THE RECORDS:
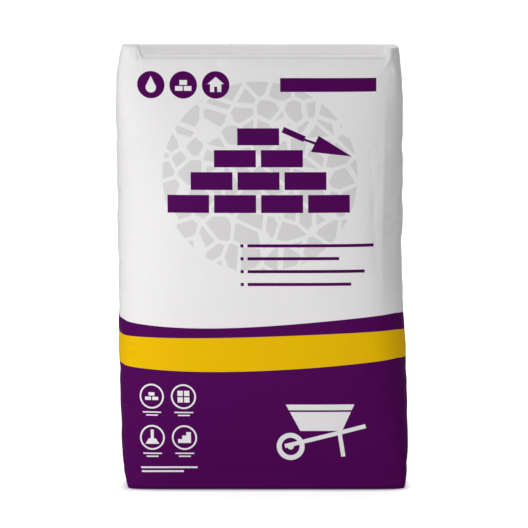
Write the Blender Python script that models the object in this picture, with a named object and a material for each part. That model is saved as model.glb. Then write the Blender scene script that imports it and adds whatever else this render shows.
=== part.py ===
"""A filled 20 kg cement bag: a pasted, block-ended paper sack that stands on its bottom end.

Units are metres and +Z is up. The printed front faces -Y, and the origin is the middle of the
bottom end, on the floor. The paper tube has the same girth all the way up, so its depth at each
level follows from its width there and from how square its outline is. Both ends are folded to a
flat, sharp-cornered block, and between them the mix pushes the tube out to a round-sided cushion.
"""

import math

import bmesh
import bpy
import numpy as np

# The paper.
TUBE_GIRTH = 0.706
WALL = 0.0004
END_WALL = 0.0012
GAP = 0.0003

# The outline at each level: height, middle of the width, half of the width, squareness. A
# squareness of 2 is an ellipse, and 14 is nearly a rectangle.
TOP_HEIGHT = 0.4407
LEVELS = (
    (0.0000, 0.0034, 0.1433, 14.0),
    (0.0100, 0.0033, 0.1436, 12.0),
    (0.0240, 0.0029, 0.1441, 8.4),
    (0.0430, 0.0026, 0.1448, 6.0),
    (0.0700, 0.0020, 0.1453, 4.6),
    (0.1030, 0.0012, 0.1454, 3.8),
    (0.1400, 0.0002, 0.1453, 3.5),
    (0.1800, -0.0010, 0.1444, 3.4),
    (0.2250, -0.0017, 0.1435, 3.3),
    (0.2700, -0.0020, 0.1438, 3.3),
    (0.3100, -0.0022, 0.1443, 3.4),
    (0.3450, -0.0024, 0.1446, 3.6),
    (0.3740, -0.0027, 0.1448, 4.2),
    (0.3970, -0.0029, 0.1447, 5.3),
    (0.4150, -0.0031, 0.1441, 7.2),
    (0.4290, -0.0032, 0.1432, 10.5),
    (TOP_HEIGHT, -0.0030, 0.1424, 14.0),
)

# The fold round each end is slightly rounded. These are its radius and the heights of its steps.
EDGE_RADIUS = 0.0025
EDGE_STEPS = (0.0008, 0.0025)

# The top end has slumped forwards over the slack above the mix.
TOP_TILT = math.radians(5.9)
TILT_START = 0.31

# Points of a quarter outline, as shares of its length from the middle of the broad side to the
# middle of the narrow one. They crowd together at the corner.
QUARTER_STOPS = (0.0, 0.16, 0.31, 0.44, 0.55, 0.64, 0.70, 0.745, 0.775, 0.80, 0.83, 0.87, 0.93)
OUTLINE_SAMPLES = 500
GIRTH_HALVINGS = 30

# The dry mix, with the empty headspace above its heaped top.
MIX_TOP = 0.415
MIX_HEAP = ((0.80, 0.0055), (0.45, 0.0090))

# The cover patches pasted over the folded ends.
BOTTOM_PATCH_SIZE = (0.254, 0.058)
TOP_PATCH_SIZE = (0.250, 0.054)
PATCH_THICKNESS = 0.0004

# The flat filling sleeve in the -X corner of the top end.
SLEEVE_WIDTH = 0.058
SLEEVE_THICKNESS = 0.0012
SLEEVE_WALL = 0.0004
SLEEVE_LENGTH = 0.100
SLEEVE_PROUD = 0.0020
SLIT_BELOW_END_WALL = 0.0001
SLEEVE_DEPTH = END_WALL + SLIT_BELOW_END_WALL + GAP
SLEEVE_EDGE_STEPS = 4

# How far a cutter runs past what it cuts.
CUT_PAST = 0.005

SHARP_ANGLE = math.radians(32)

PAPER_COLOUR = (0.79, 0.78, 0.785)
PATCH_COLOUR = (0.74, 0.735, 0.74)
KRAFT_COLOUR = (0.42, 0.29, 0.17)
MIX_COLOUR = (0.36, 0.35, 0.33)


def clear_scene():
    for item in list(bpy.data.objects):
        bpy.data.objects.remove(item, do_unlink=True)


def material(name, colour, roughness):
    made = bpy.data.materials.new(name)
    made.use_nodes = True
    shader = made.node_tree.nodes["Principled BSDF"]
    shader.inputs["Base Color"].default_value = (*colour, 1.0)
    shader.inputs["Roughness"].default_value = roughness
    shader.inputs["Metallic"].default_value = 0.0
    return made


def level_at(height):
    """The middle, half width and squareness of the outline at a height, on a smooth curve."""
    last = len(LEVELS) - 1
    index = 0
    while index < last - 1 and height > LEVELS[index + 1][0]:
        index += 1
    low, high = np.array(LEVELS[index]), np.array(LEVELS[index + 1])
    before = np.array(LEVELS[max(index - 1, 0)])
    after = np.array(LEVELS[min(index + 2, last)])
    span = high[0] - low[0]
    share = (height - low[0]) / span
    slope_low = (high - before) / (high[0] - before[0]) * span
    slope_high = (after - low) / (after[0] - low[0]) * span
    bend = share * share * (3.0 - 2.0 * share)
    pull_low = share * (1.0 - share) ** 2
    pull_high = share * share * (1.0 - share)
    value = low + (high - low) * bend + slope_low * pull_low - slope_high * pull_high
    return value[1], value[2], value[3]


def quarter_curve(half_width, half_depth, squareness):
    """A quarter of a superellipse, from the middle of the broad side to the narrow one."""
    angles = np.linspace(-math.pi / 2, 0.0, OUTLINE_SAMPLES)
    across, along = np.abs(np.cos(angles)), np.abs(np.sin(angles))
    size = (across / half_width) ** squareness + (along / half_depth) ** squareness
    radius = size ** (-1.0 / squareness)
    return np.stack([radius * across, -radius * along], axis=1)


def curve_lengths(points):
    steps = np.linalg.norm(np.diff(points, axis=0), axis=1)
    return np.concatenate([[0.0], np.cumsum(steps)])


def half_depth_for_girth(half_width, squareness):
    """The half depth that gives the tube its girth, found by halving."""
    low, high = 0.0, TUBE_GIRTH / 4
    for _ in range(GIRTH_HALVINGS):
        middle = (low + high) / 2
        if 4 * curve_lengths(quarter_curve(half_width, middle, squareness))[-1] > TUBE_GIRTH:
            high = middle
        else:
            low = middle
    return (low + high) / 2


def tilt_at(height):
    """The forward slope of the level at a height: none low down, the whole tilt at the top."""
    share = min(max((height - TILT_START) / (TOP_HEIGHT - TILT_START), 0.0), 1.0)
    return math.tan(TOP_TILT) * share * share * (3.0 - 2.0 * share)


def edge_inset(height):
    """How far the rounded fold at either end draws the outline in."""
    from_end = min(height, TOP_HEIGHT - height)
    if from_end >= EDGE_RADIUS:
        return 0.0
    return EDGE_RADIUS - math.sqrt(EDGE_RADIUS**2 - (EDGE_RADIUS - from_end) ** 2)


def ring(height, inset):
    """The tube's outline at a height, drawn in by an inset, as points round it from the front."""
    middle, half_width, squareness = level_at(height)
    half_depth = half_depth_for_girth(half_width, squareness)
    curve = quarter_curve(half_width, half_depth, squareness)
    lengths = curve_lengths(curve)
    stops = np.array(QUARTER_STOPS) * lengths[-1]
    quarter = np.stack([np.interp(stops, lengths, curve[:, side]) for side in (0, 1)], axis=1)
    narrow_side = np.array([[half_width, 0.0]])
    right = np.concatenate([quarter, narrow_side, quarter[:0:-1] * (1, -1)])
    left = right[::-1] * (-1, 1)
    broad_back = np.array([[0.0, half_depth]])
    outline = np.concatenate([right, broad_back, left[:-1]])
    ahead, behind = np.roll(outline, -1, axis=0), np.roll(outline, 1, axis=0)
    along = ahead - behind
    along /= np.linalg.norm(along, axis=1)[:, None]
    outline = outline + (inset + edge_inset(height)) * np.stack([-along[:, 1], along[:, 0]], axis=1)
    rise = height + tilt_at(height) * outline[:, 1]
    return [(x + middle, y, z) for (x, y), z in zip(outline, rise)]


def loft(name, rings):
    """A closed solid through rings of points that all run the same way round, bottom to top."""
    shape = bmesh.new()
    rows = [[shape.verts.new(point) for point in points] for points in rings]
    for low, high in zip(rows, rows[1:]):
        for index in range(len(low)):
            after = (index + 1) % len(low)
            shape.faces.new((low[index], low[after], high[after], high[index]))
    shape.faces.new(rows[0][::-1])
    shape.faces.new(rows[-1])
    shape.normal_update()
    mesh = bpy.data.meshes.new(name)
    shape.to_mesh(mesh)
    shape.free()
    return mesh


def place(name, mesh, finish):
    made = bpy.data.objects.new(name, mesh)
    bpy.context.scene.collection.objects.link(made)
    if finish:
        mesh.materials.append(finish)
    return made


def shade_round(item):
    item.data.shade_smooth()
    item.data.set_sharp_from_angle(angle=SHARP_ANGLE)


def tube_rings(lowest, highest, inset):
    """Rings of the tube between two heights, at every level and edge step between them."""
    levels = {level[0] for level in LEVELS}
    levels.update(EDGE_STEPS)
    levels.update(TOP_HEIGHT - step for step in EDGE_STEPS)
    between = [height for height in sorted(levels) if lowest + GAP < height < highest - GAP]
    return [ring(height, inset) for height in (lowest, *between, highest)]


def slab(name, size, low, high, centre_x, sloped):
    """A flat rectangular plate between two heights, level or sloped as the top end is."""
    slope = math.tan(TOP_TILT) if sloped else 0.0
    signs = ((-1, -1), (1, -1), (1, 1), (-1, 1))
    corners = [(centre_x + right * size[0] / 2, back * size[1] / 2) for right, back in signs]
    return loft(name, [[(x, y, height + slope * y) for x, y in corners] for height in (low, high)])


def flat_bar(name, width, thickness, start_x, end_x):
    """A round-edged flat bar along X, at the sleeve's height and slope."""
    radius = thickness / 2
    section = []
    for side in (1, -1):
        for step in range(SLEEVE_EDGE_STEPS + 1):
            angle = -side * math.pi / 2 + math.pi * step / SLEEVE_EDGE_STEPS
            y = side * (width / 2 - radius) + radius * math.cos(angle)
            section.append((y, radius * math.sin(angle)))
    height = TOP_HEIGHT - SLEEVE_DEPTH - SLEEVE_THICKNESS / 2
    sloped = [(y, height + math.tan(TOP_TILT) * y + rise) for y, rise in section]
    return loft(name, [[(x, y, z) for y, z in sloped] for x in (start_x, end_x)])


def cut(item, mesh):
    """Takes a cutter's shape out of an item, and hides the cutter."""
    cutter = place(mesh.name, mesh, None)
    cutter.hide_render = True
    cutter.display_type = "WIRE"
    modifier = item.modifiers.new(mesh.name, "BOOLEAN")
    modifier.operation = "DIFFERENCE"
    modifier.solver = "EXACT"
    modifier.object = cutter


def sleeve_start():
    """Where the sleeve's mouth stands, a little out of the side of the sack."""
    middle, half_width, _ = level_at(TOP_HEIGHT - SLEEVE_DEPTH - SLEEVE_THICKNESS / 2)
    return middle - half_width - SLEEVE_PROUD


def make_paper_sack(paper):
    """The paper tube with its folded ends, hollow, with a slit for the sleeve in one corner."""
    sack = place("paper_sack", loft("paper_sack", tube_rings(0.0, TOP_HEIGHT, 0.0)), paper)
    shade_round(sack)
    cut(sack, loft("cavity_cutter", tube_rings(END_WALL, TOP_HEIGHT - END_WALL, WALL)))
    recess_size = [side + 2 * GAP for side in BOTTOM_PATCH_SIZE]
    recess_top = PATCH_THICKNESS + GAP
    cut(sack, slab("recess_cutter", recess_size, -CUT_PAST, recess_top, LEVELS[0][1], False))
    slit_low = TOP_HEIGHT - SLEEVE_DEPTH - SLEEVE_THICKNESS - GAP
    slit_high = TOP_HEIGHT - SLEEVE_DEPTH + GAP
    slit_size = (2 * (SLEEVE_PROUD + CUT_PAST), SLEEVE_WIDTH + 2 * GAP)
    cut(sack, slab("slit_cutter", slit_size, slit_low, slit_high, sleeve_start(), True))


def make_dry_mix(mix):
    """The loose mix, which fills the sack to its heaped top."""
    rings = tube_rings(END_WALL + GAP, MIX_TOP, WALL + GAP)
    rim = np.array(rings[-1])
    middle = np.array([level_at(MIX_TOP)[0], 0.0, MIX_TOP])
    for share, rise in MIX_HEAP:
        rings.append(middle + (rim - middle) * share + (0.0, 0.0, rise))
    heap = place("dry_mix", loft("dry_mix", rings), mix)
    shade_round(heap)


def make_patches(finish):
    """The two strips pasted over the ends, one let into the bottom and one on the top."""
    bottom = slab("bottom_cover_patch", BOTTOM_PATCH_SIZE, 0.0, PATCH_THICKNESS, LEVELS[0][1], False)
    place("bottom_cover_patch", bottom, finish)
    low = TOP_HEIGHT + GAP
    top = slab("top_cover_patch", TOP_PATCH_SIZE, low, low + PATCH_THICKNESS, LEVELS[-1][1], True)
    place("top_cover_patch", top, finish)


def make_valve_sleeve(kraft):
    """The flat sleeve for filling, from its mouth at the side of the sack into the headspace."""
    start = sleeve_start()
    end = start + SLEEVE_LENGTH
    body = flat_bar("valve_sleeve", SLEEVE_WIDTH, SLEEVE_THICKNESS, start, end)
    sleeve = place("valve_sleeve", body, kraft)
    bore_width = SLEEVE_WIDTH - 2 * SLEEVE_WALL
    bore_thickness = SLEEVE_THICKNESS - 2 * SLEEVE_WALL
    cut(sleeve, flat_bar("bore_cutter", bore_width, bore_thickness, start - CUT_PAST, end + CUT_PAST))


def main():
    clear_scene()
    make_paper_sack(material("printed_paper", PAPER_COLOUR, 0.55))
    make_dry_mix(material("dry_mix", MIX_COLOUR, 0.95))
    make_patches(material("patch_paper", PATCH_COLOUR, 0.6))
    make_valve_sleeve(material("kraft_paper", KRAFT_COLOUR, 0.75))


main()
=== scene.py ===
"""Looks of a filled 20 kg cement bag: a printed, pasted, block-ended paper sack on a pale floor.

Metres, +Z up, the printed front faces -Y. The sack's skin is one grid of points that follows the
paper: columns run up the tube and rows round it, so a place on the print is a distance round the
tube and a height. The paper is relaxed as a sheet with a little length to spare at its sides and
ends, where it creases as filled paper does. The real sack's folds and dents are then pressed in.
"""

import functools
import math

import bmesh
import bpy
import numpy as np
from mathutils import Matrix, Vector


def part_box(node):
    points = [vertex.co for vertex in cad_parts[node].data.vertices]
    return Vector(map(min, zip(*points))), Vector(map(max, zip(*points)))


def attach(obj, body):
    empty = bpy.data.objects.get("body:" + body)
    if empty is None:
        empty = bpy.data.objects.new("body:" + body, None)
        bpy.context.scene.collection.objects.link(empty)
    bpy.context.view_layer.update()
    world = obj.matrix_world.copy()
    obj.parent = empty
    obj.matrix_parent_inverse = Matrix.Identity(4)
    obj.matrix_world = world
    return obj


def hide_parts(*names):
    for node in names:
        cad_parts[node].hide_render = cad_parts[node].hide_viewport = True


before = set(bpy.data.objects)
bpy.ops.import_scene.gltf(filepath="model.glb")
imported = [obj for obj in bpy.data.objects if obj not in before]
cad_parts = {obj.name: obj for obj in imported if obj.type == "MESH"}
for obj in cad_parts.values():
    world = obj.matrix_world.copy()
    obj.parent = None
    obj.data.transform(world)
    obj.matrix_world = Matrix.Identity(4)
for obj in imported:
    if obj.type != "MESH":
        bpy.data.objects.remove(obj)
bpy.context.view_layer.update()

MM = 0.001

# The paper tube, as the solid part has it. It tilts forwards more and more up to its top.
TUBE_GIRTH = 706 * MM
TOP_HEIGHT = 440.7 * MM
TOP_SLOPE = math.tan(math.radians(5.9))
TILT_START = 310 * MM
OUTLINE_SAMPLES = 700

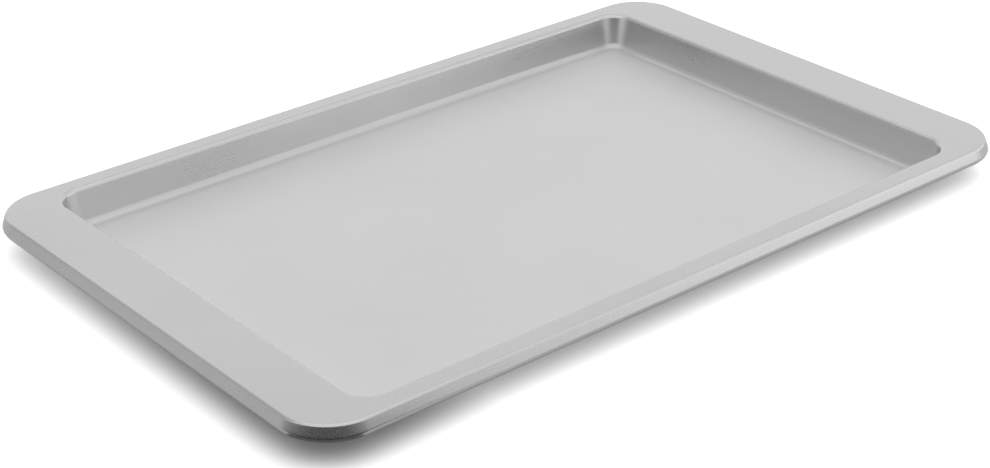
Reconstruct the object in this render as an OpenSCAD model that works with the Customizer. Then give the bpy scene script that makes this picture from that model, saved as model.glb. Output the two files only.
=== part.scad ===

WRITTEN INSTRUCTION: Exactly the lines from the line with "bore_width = SLEEVE_WIDTH" to the line with "a pale floor.", both included, are to be extracted, and no others.

WRITTEN ANSWER:
    bore_width = SLEEVE_WIDTH - 2 * SLEEVE_WALL
    bore_thickness = SLEEVE_THICKNESS - 2 * SLEEVE_WALL
    cut(sleeve, flat_bar("bore_cutter", bore_width, bore_thickness, start - CUT_PAST, end + CUT_PAST))


def main():
    clear_scene()
    make_paper_sack(material("printed_paper", PAPER_COLOUR, 0.55))
    make_dry_mix(material("dry_mix", MIX_COLOUR, 0.95))
    make_patches(material("patch_paper", PATCH_COLOUR, 0.6))
    make_valve_sleeve(material("kraft_paper", KRAFT_COLOUR, 0.75))


main()
=== scene.py ===
"""Looks of a filled 20 kg cement bag: a printed, pasted, block-ended paper sack on a pale floor.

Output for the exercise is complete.